[Data records]
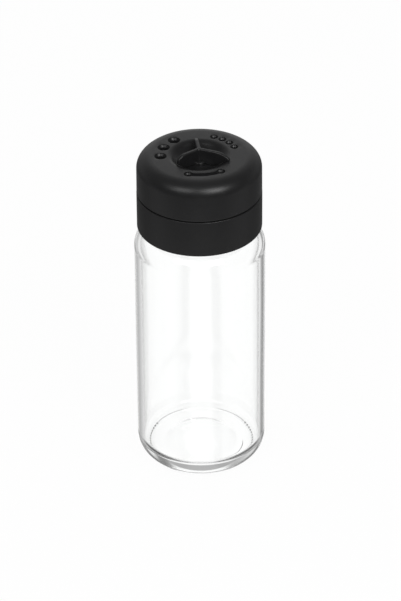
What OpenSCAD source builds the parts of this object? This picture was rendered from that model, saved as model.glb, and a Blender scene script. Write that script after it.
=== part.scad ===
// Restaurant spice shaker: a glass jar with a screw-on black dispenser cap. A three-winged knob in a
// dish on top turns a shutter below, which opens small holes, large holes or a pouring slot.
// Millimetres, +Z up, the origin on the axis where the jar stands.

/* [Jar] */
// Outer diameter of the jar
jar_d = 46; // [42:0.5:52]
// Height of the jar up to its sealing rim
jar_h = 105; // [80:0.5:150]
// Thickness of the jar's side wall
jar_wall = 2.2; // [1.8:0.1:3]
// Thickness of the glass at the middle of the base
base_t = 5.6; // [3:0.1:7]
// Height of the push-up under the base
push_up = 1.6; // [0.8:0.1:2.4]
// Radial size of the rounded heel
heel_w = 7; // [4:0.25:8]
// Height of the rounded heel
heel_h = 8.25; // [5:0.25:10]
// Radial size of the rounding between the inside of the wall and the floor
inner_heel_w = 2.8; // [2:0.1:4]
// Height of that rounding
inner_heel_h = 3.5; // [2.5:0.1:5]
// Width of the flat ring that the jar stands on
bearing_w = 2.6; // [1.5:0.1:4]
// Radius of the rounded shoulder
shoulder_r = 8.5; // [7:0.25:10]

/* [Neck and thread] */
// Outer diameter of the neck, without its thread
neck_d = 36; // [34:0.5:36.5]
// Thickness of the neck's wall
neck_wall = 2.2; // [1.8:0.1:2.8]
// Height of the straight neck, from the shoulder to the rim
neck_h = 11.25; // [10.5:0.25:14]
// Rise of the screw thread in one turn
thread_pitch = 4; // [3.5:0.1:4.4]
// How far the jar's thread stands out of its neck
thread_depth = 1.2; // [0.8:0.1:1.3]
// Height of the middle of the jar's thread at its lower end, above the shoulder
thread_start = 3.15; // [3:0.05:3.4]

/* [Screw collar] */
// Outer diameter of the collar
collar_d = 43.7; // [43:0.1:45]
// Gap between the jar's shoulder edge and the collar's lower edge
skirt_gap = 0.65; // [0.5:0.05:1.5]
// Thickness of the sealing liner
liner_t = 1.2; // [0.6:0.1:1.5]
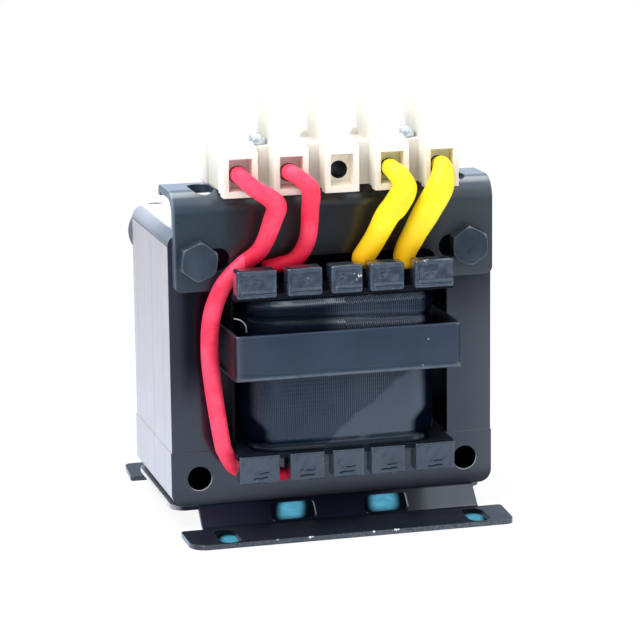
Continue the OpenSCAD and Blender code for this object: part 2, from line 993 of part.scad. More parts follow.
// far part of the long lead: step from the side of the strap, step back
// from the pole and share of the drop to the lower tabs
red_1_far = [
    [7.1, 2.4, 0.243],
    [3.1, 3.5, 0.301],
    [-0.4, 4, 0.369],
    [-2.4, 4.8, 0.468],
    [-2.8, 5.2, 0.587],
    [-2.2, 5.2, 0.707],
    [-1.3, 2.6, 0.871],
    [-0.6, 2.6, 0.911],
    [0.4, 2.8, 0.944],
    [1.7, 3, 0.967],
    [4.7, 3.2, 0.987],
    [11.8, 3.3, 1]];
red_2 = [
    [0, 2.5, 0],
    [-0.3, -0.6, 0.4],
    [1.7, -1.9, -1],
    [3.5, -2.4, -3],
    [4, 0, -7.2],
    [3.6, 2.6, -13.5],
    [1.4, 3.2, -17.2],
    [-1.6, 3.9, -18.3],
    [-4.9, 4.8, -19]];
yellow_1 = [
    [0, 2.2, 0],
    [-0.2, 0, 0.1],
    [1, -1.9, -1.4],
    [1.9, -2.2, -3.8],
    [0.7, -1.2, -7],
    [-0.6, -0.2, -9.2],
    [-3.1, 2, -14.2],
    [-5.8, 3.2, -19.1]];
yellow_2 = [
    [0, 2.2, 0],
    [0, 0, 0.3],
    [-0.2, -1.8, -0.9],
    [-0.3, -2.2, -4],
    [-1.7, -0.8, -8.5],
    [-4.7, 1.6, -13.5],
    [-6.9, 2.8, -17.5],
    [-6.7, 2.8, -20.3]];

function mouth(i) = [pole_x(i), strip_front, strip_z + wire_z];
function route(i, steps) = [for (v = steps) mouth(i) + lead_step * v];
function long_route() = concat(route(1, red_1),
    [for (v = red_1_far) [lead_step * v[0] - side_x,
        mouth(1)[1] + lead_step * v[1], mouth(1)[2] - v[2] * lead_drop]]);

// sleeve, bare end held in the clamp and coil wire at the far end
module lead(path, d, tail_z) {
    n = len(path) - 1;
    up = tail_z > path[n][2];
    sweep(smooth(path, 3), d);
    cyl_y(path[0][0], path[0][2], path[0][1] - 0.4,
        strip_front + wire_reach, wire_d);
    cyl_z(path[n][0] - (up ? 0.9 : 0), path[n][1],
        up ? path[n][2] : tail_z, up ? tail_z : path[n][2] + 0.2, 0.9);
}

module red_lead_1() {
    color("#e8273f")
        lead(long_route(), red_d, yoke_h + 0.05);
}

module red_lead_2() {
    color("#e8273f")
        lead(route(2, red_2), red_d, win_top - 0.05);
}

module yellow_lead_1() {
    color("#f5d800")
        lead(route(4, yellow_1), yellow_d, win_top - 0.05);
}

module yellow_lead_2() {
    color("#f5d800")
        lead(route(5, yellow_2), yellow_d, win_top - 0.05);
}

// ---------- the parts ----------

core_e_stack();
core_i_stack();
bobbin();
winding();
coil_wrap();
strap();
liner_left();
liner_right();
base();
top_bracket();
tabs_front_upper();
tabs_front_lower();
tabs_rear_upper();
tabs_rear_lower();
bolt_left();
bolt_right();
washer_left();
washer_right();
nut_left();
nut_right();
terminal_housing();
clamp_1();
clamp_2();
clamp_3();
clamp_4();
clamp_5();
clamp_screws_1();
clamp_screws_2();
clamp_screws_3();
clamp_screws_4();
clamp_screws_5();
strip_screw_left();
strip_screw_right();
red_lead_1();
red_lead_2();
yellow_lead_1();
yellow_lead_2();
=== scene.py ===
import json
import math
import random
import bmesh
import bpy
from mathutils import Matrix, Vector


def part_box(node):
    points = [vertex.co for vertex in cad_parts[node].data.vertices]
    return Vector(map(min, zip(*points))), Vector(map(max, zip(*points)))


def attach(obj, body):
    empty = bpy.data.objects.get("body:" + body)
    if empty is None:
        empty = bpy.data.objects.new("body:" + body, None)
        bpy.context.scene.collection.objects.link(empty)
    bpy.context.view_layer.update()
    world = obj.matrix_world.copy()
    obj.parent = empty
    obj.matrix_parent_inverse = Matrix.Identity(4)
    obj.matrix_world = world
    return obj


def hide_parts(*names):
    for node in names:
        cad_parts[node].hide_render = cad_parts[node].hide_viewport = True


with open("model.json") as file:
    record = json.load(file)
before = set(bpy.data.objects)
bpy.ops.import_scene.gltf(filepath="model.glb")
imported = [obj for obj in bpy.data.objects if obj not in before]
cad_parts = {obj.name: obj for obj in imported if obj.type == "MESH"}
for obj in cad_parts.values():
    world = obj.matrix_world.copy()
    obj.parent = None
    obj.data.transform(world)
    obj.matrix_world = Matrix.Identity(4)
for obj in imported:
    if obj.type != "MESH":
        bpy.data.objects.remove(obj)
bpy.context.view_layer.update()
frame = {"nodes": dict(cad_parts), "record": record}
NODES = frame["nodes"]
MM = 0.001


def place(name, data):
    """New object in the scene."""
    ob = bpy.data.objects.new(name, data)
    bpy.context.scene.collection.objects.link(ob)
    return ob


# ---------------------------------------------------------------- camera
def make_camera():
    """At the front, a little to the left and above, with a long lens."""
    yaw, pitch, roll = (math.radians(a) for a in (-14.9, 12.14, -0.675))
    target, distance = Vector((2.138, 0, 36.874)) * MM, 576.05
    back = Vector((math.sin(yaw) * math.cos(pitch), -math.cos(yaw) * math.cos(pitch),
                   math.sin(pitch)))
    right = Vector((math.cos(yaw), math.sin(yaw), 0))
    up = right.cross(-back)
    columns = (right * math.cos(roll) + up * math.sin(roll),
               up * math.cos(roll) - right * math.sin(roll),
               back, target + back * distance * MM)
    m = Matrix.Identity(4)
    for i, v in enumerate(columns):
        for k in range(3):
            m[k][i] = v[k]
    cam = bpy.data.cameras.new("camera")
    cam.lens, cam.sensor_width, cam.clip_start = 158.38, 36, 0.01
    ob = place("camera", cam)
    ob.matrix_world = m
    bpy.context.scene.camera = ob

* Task
Take the line that contains "core_e_stack();", the line that contains "if empty is", and all lines between, and give them again exactly; include no other line.

* Exercise result
core_e_stack();
core_i_stack();
bobbin();
winding();
coil_wrap();
strap();
liner_left();
liner_right();
base();
top_bracket();
tabs_front_upper();
tabs_front_lower();
tabs_rear_upper();
tabs_rear_lower();
bolt_left();
bolt_right();
washer_left();
washer_right();
nut_left();
nut_right();
terminal_housing();
clamp_1();
clamp_2();
clamp_3();
clamp_4();
clamp_5();
clamp_screws_1();
clamp_screws_2();
clamp_screws_3();
clamp_screws_4();
clamp_screws_5();
strip_screw_left();
strip_screw_right();
red_lead_1();
red_lead_2();
yellow_lead_1();
yellow_lead_2();
=== scene.py ===
import json
import math
import random
import bmesh
import bpy
from mathutils import Matrix, Vector


def part_box(node):
    points = [vertex.co for vertex in cad_parts[node].data.vertices]
    return Vector(map(min, zip(*points))), Vector(map(max, zip(*points)))


def attach(obj, body):
    empty = bpy.data.objects.get("body:" + body)
    if empty is None:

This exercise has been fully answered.